#### Supplied material
▽

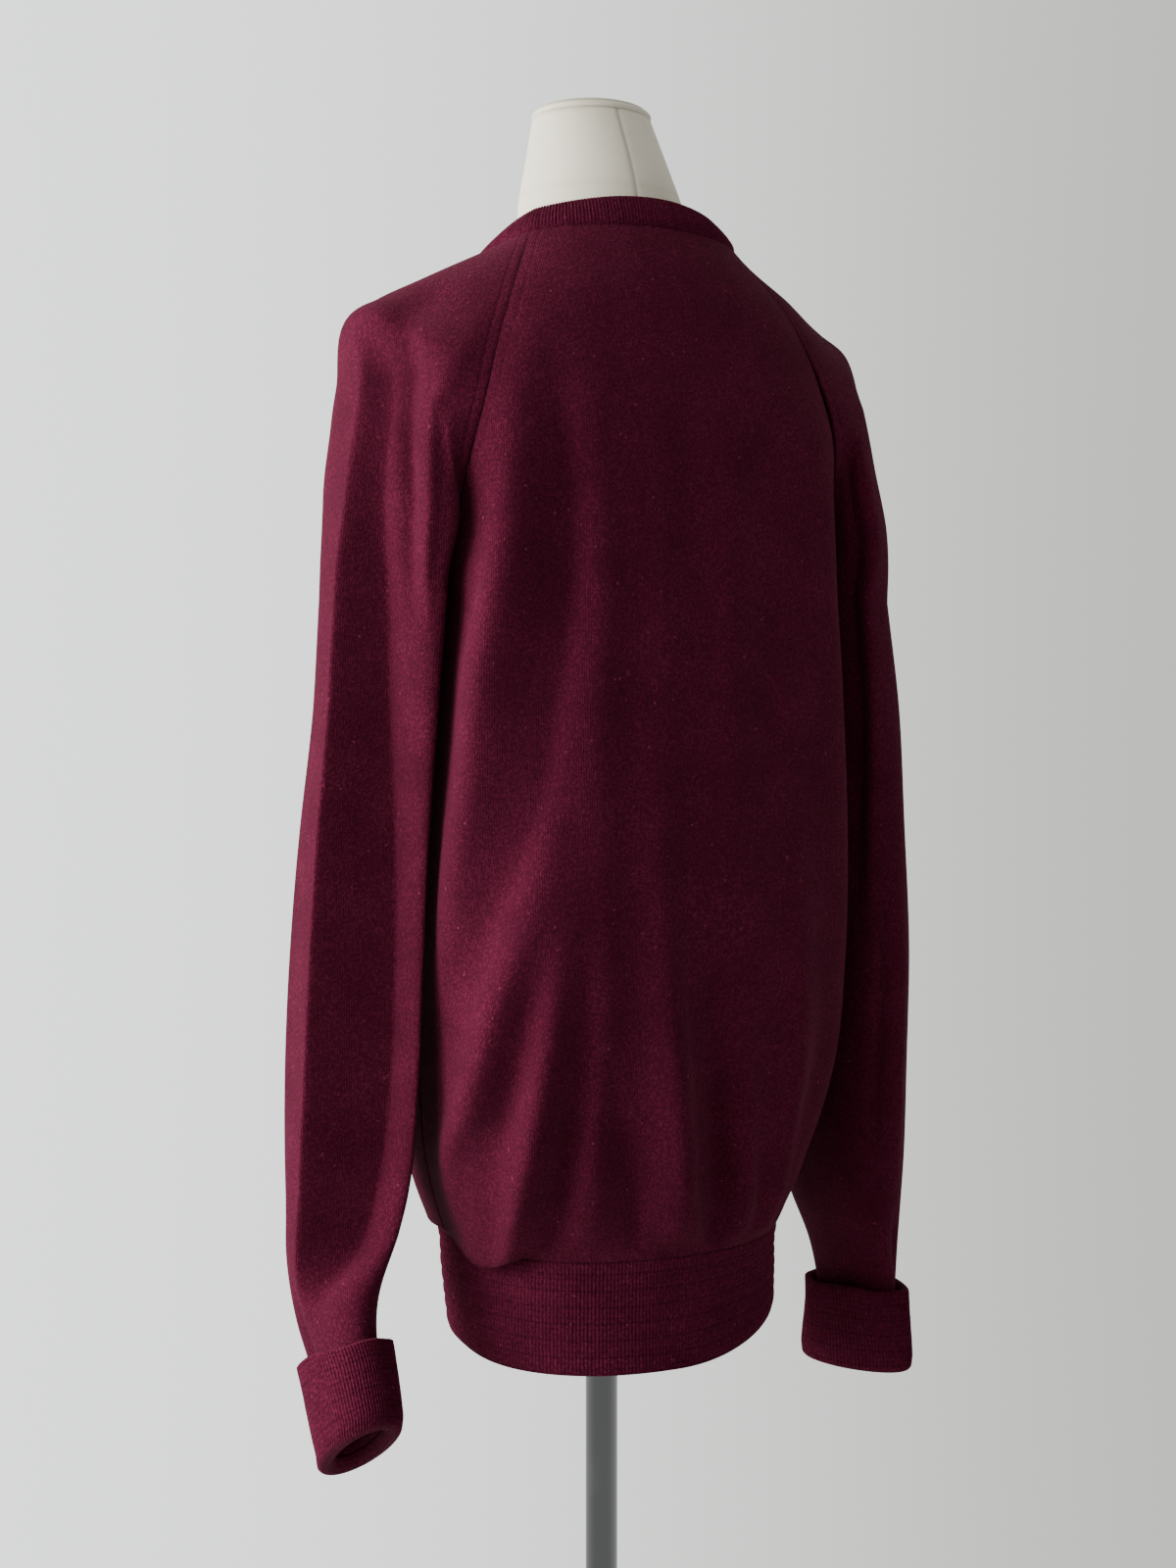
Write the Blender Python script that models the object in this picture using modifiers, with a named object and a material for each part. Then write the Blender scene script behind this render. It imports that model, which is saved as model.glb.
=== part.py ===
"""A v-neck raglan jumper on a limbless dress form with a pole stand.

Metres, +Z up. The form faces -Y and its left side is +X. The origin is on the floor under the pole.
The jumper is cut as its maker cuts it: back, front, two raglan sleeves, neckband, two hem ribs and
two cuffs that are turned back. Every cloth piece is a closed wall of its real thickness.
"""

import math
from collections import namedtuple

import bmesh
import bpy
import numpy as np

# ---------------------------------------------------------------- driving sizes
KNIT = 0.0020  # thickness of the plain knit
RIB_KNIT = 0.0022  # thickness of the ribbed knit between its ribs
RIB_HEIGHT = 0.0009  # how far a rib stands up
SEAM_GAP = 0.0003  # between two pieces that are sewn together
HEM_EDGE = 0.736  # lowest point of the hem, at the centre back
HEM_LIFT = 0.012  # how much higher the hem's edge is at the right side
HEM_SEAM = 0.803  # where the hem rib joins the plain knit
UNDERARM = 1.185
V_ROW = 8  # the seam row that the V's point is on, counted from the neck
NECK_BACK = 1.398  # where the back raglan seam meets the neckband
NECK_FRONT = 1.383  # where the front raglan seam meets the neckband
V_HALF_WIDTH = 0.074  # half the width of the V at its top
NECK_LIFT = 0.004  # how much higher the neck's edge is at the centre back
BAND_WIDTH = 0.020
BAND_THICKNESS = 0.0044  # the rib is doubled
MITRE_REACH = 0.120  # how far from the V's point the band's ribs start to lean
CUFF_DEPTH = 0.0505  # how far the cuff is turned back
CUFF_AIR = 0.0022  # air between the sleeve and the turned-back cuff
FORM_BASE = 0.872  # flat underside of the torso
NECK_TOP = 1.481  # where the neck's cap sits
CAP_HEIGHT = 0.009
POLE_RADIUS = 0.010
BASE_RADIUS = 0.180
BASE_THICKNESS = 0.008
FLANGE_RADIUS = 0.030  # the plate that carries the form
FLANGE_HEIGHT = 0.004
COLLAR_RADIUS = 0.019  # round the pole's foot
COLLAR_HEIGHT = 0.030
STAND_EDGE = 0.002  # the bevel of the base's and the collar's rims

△

#### Exercise task
Extract, word for word, each line of the listing above.

#### Solved problem
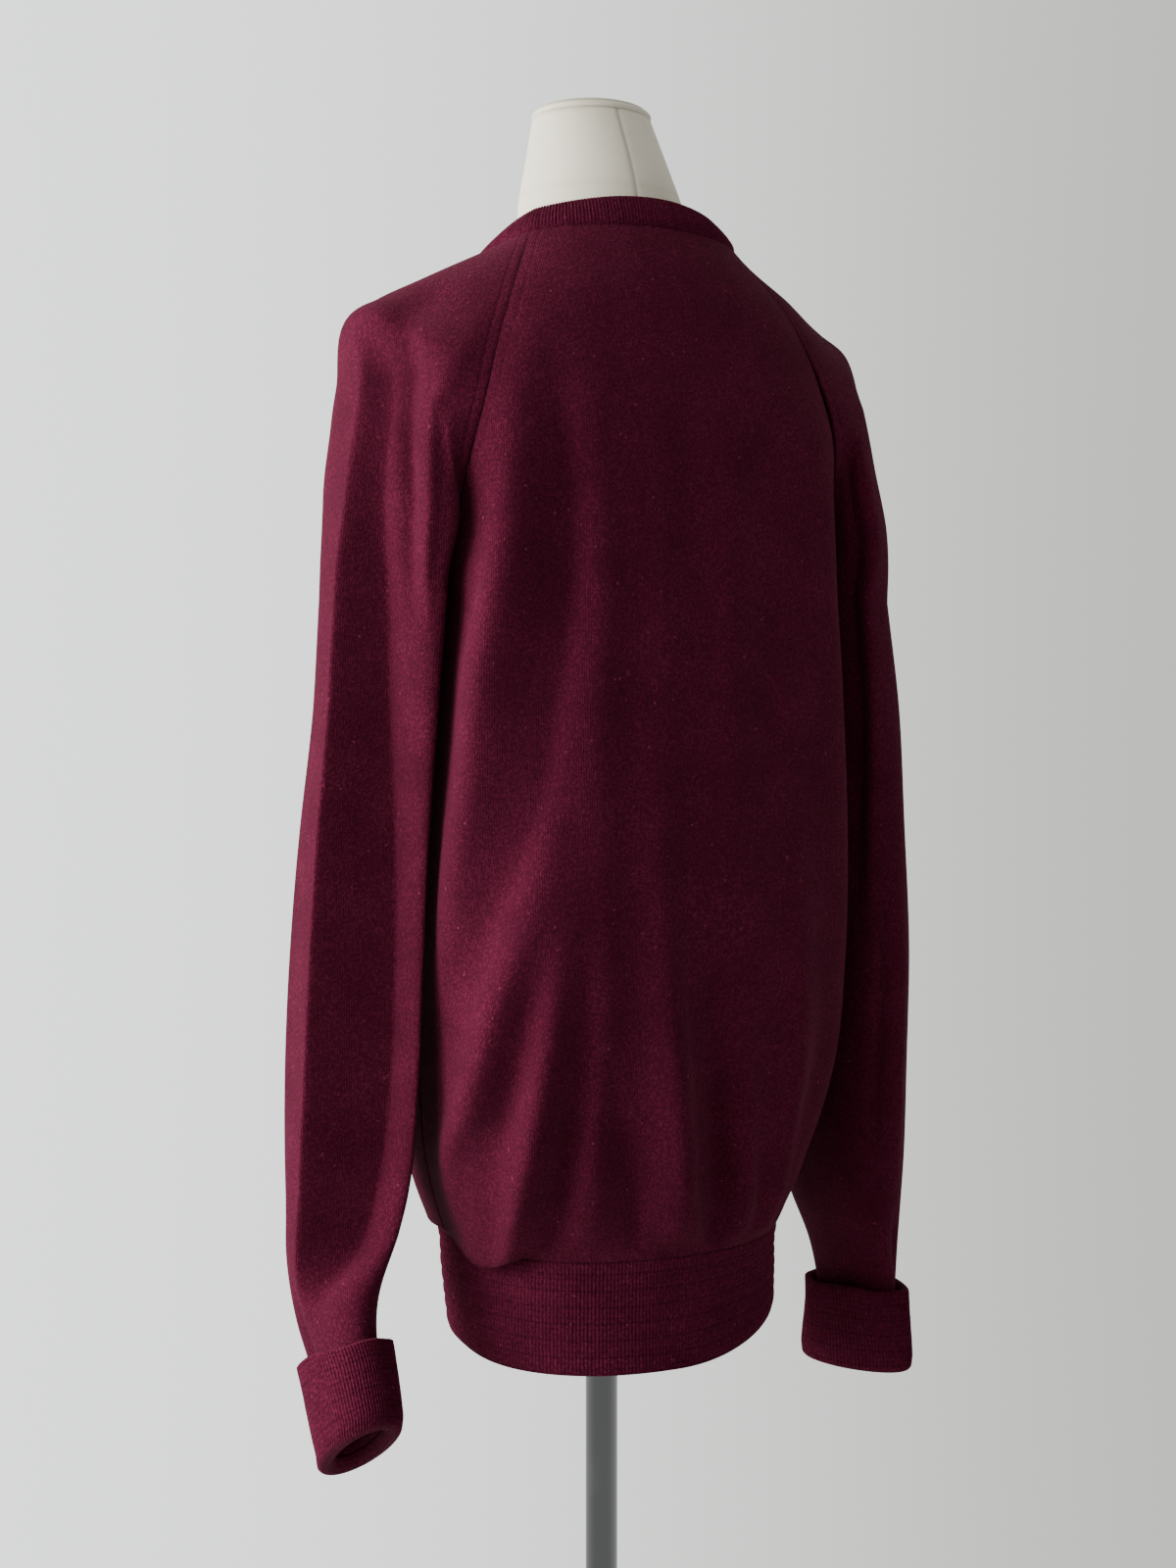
Write the Blender Python script that models the object in this picture using modifiers, with a named object and a material for each part. Then write the Blender scene script behind this render. It imports that model, which is saved as model.glb.
=== part.py ===
"""A v-neck raglan jumper on a limbless dress form with a pole stand.

Metres, +Z up. The form faces -Y and its left side is +X. The origin is on the floor under the pole.
The jumper is cut as its maker cuts it: back, front, two raglan sleeves, neckband, two hem ribs and
two cuffs that are turned back. Every cloth piece is a closed wall of its real thickness.
"""

import math
from collections import namedtuple

import bmesh
import bpy
import numpy as np

# ---------------------------------------------------------------- driving sizes
KNIT = 0.0020  # thickness of the plain knit
RIB_KNIT = 0.0022  # thickness of the ribbed knit between its ribs
RIB_HEIGHT = 0.0009  # how far a rib stands up
SEAM_GAP = 0.0003  # between two pieces that are sewn together
HEM_EDGE = 0.736  # lowest point of the hem, at the centre back
HEM_LIFT = 0.012  # how much higher the hem's edge is at the right side
HEM_SEAM = 0.803  # where the hem rib joins the plain knit
UNDERARM = 1.185
V_ROW = 8  # the seam row that the V's point is on, counted from the neck
NECK_BACK = 1.398  # where the back raglan seam meets the neckband
NECK_FRONT = 1.383  # where the front raglan seam meets the neckband
V_HALF_WIDTH = 0.074  # half the width of the V at its top
NECK_LIFT = 0.004  # how much higher the neck's edge is at the centre back
BAND_WIDTH = 0.020
BAND_THICKNESS = 0.0044  # the rib is doubled
MITRE_REACH = 0.120  # how far from the V's point the band's ribs start to lean
CUFF_DEPTH = 0.0505  # how far the cuff is turned back
CUFF_AIR = 0.0022  # air between the sleeve and the turned-back cuff
FORM_BASE = 0.872  # flat underside of the torso
NECK_TOP = 1.481  # where the neck's cap sits
CAP_HEIGHT = 0.009
POLE_RADIUS = 0.010
BASE_RADIUS = 0.180
BASE_THICKNESS = 0.008
FLANGE_RADIUS = 0.030  # the plate that carries the form
FLANGE_HEIGHT = 0.004
COLLAR_RADIUS = 0.019  # round the pole's foot
COLLAR_HEIGHT = 0.030
STAND_EDGE = 0.002  # the bevel of the base's and the collar's rims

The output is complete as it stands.